@Rosemary
Teşekkür ederim. Diğerlerinden daha çok şey tecrübe edip etmediğimi bilemem fakat tecrübe ettiklerimi daha iyi görüyorum, diyebilirim. Çıldırmamak konusuna katılıyorum, kontrolu kaybedip bu insanların eline koz vermemek gerek. Ya da çıldırıp, kendi ruhunu onlar yüzünden kaybetmemeye çalışmalı. Varoluşsal açıdan, direnmeye ve kendini korumaya devam etmeli. Ancak, gittikçe daha zorlaşıyor bu durum. Bir ton şey yazabilirim bu konuda ve muhtemelen yazacağım fakat burada değil.
@Thael
Gittikçe kötüleştiği kesin. Bilim bu ülkede zerre saygı görmeyen bir uğraş; ne halk arasında bir bilinci var, ne siyasetçilerin umurunda ne de başka herhangi bir kimsenin. Şu an içinde yaşadıkları dünyanın bilimin getirileri üstüne kurulu olduğu gerçeğini önemsemiyorlar. Güç sahipleri, buna katkı yapmak da istemiyor. Varsa yoksa kısa vadeli hesaplar, bencillik ve açgözlülük. Ama iş dine geldi mi her şey değişiyor. Onlara her türlü kaynak var. Bizim esamemiz okunmuyor. Tabii, bir de biatçıların yalakalıkla ele geçirdiği pozisyonlar ve niteliksizlikleri var ki sorma.
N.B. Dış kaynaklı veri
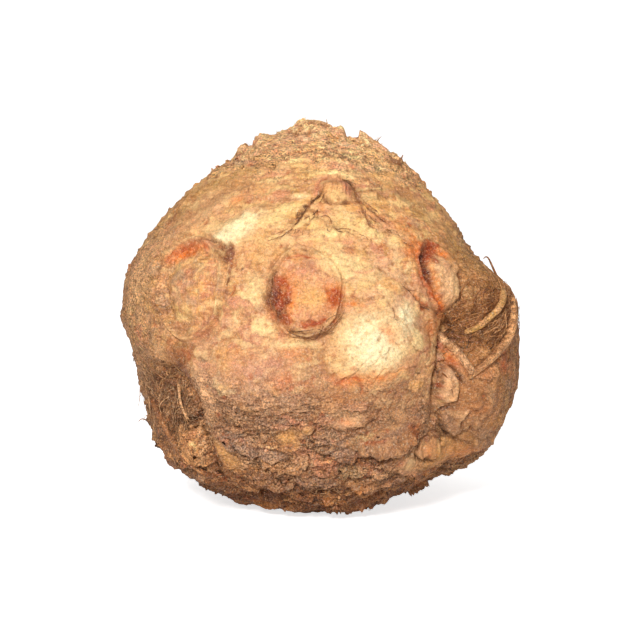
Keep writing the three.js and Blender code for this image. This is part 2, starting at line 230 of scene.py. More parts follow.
def about_crown(around: Array | float, out: Array | float) -> Array:
    """Returns directions given by the angle about the crown's axis and the angle from it, in degrees."""
    d = direction(around, 90 - np.asarray(out, dtype=float))
    turned_y = d[..., 1] * math.cos(LEAN) + d[..., 2] * math.sin(LEAN)
    turned_z = d[..., 2] * math.cos(LEAN) - d[..., 1] * math.sin(LEAN)
    return np.stack([d[..., 0], turned_y, turned_z], axis=-1)


# ---------------------------------------------------------------- the features of the skin


@dataclass(frozen=True)
class Mark:
    """A swelling, a hollow or a patch of colour on the skin.

    at is its place and size its half widths along the skin across and up. tone colours it with a
    strength. height is its relief and turn its tilt in degrees. power is its profile: 2 is a soft hill
    and 4 a flat-topped one. bare is how far it keeps the crust off.
    """

    at: Place
    size: Place
    tone: Tone | None = None
    strength: float = 0
    height: float = 0
    turn: float = 0
    power: float = 2.2
    bare: float = 0


@dataclass(frozen=True)
class Scar:
    """A round scar of a shed stalk or a cut root: a sunk floor with a raised middle, a rim and a moat."""

    at: Place
    size: Place
    turn: float = 0.0
    sink: float = 2.0
    middle: float = 2.0
    rim: float = 0.9
    rim_width: float = 0.9
    moat: float = 0.9
    fibre: float = 0.5


@dataclass(frozen=True)
class Line:
    """A crease, a ridge, a fold's edge or a streak of colour along places on the skin.

    depth is how deep it is cut and width half its width. tone colours it with a strength, over tint
    times its width. threads is how many dried root threads lie in it. lip raises its left side and
    fades over lip_reach.
    """

    through: tuple[Place, ...]
    depth: float = 0
    width: float = 1
    tone: Tone | None = None
    strength: float = 0
    threads: int = 0
    lip: float = 0
    lip_reach: float = 3
    tint: float = 1


# Radii of the tuber from its centre, every 15 degrees from straight down to straight up.
MERIDIANS = {
    "front": (60.5, 61.5, 61, 60.5, 58.5, 57, 56, 57.5, 57.5, 56.5, 56.5, 57, 57),
    "right": (60.5, 61.8, 61.6, 59.6, 58.2, 56, 53.5, 54.2, 52.8, 52.2, 55, 57, 57),
    "back": (60.5, 61.5, 61, 61, 59.5, 58, 57, 57, 56.5, 55.5, 56, 57, 57),
    "left": (60.5, 61.8, 63.2, 64.8, 62.8, 59.8, 61.6, 61.4, 59.2, 57.4, 57, 57, 57),
}

# The large swellings, and the hollows that the hair roots grow from.
LOBES = (
    Mark((17, -0.5), (15, 14), height=4.8, power=3.2),
    Mark((-19, -13.5), (19, 12.5), height=3.8, power=3),
    Mark((76, -13), (30, 34), height=8.9, power=6),
    Mark((-48, -38), (16, 13), height=2, power=2.6),
    Mark((30, -42), (15, 8), height=2, turn=10, power=2.6),
    Mark((-24, 34), (13, 6), height=1.6, turn=25),
    Mark((27, -34.5), (9.5, 4.2), height=2, turn=14, power=3),
    Mark((-84, 1), (3.6, 3.6), height=1.2),
    Mark((-172, -8), (17, 14), height=4.2, power=3),
    Mark((-128, -14), (17, 16), height=3.2, power=3),
    Mark((132, -24), (18, 17), height=4, power=3),
    Mark((49, 1), (9, 7.5), height=-3.6, power=2.6),
    Mark((-53, -19), (9, 7.5), height=-3.2, power=2.6),
    Mark((81, 23), (24, 14), height=-1.5),
    Mark((84, 16), (12, 6), height=-3, power=3),
    Mark((98, -64), (16, 9), height=-1.8),
    Mark((-46, -57), (20, 8), height=-1.8),
    Mark((42, -57), (12, 6), height=-1.4),
    Mark((150, -14), (8, 8), height=-2.6, power=2.6),
    Mark((-150, -12), (7, 8), height=-2.4, power=2.6),
)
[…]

Bu yüzden, bu kadar dokunuyor. İşler iyiye gitse, onca çabanın ve çekilen şeyin bir işe yaradığını görsek yine iyi. Ancak, büyük resim içinde sadece küçük zaferler elde edilebiliyor. Bir açıdan, insan bunların değerini daha iyi biliyor ve savaşma ruhu güçleniyor diyebilirim. Öte yandan, zamanların daha da karanlıklaştığı gerçeğini değiştirmiyor bu durum. Tavsiye vermek ya da benzer bir amaçla yazmıyorum, aklımdan geçtiği için söylüyorum; gerçekçi olmak durumundayız. Şu an içinde bulunduğumuz zamanları hafife almak ölümcül bir hata olur. Yine de, işin umut boyutunu bilemiyorum. İçimde bir şeyler ölüyormuş hissinden bir türlü kurtulamıyorum. Umutsuzluk mu, yoksa gerçekçilik mi?
@RedElf
O zaman umarım bunları yaşamazsın, diyorum.
---
Pek çok şey yazdım yazdım sildim. Denilebilecek çok fazla şey var fakat bir etkisi olmayacak. Bilimin doğasını çok iyi anlamış olmam bu insanlara bir şey ifade etmiyor. Onlar kahvelerde kıçlarını yayıp, salak programlar izlerken benim hobi olarak modern devletlerde kuvvetler ayrılığı ya da bilimde determinizm üstüne makaleler, bunun dışında sayısız kitap okumuş ve üstlerine düşünmüş olmam bir şey ifade etmiyor. Kendi felsefi teorilerimin olması bir şey ifade etmiyor. Daha sayabileceğim pek çok şey, bu insanlar için hiç bir şey ifade etmiyor. Etmeyecek de. Yirmili yaşlarımda yıldım bu insanlardan fakat umudumun tükendiği yerde, öfkem onlara boyun eğmemi önlüyor. Ruhumu onlara kaybetmemi önleyen şey, umudumdan öte öfkemdir; adaletsizliğe olan öfkem.
Bir anım var bu seneye ait. Bu çürümüşlere boyun eğdiğim bir an. Yılmışlıktan ses çıkarmaya mecalimin kalmadığı bir an. Hayatımda kendimden hiç bu kadar tiksindiğimi hatırlamıyorum. Bir daha gerçekleşmesine izin vermeyeceğim. O izleyenlerden birisi haline geldiğim an, ruhumu bu adamlara kaybettiğim andır.